To test the null hypothesis H0: (intercept) + 1.5 Fe >= 95, we need to calculate the t-value using the estimated coefficients and their standard errors:

# first, extract the estimated coefficients and their standard errors
b <- coef(model)
SE_of_b <- sqrt(diag(vcov(model)))

# the, calculate the t-value for `(intercept) + 1.5 Fe = 95`
t_value <- (b[1] + 1.5 * b[2] - 95) / sqrt(SE_of_b[1]^2 + (1.5 * SE_of_b[2])^2)

And then, calculate the p-value:

# finally, calculate the 'p-values' (for the one-sided test where the 
# null hypothesis is '(intercept) + 1.5 Fe >= 95')
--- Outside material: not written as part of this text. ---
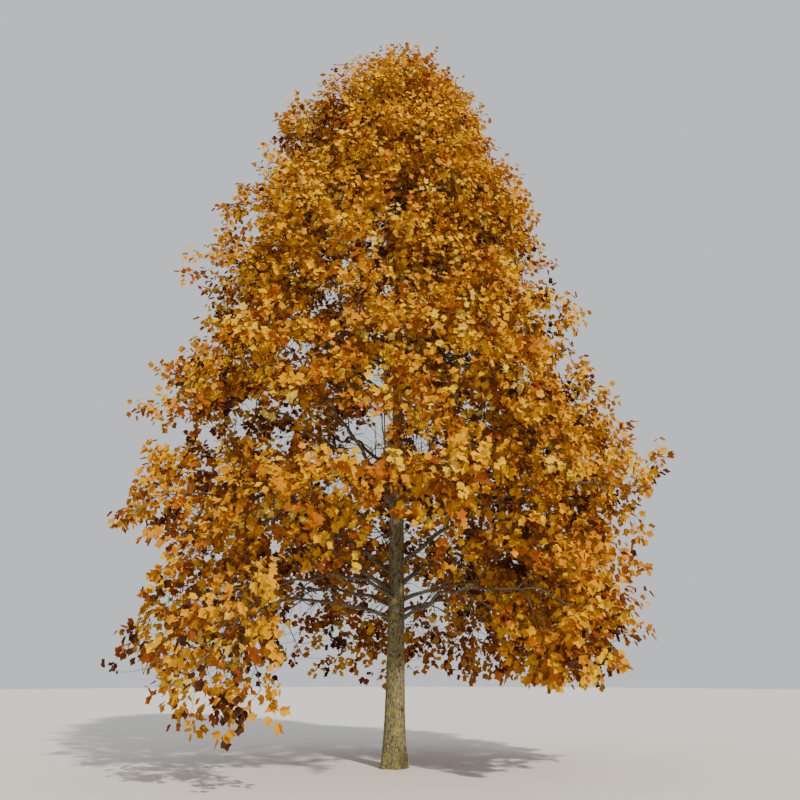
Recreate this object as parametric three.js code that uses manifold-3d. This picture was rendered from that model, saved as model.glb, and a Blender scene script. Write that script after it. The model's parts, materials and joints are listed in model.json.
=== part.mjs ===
// Tulip tree in autumn leaf, 14.4 m tall, rooted in the ground.
// Millimetres, +Z up. The origin is the centre of the trunk's flat cut at ground level.
// The tree's front faces -Y and its right is +X. A heading is the angle about +Z from +X.
//
// One straight trunk runs up to the leader at the crown's top. Limbs leave it in tiers.
// Each limb is one curve: a bough up to half of its length, then the stem of a mass of leaves.
// A mass grows from its stem by a seeded rule: stem, twigs, then sprays of leaves.

import * as THREE from 'three';
import { mergeVertices } from 'three/addons/utils/BufferGeometryUtils.js';
import Module from 'manifold-3d';

const wasm = await Module();
wasm.setup();

// Overall sizes
const TREE_HEIGHT = 14400;
const CROWN_RADIUS = 4950;
const WIDEST_HEIGHT = 3500;
const CROWN_ROUNDNESS = 1.05;
const CROWN_POINT = 0.42;
const CROWN_SWELLS = [
  { heading: 180, height: 10400, out: 0.15, spread: 50, tall: 3000 },
  { heading: 180, height: 3800, out: 0.04, spread: 60, tall: 3500 },
  { heading: 0, height: 9700, out: -0.13, spread: 50, tall: 1700 },
  { heading: 0, height: 5200, out: 0.11, spread: 45, tall: 1300 },
  { heading: 335, height: 1900, out: -0.07, spread: 45, tall: 1500 },
  { heading: 180, height: 6600, out: 0.09, spread: 40, tall: 1000 },
  { heading: 180, height: 11600, out: 0.15, spread: 50, tall: 800 },
];

// Trunk
const TRUNK_TOP = 12700;
const TRUNK_TIP_RADIUS = 24;
const TRUNK_GIRTH = 155;
const TRUNK_TAPER = 1.15;
const FLARE_RADIUS = 60;
const FLARE_HEIGHT = 430;
const FLARE_LOBES = 5;
const FLARE_LOBE_SHARE = 0.09;
const TRUNK_LEAN = { across: 70, over: 2600, sway: 30, swayLength: 5200 };
const TRUNK_SIDES = 14;
const TRUNK_STEPS = 14;
const TRUNK_RING_CROWDING = 1.7;
const TRUNK_PIECES = 13;

// Limbs, from the lowest tier up. foot and tip are heights, leave and lift are degrees above level.
// A limb leaves the trunk at leave, and its mass lies along lift. The skirt is open at the front.
const TIERS = [
  { name: 'skirt', count: 7, first: 309, sweep: 284, foot: 2350, rise: 560, tip: 1900,
    leave: 22, lift: -15, tall: 1400, girth: 35, bough: true },
  { name: 'low', count: 6, first: 268, sweep: 300, foot: 2750, rise: 900, tip: 4700,
    leave: 34, lift: 5, tall: 1850, girth: 41, bough: true },
  { name: 'middle', count: 6, first: 300, sweep: 300, foot: 4250, rise: 850, tip: 7050,
    leave: 38, lift: 15, tall: 1900, girth: 39, bough: true },
  { name: 'shoulder', count: 5, first: 252, sweep: 288, foot: 6100, rise: 700, tip: 9350,
    leave: 42, lift: 25, tall: 1900, girth: 34, bough: true },
  { name: 'upper', count: 5, first: 288, sweep: 288, foot: 7900, rise: 650, tip: 11400,
    leave: 45, lift: 35, tall: 1800, girth: 27, bough: false },
  { name: 'high', count: 4, first: 270, sweep: 270, foot: 9800, rise: 550, tip: 13150,
    leave: 50, lift: 45, tall: 1700, girth: 22, bough: false },
];
const STAGGER = 330;
const DROOP = { heading: 229, drop: 800, spread: 27 };
const BOUGH_SHARE = 0.5;
const LIMB_TAPER = 1.1;
const LIMB_TIP_RADIUS = 9;
const LIMB_SIDES = 5;
const LIMB_STEPS = 3;
const LIMB_PIECES = 8;
const LEADER_LEAN = 120;
const SEAT = 0.3;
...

p_value <- pt(t_value, df = nrow(corrosion) - 2, lower.tail = TRUE)

Finally,

# if the p-value is less than 0.5 (significance level) and t_value is less than 0, 
# reject Null Hypothesis (H0), otherwise, we fail to reject H0

ifelse((p_value < 0.5 & t_value < 0), "Reject H0: loss is less than 95mg/dm2/day", "Failed to reject the H0: weight loss is at least 95mg/dm2/day")

Here, I am assuming the null hypothsis to be defined as:

Null hypothesis (H0): (intercept) + 1.5*Fe >= 95

and,

Alternative hypothesis: (intercept) + 1.5*Fe < 95

Let me know if this gives you some ideas...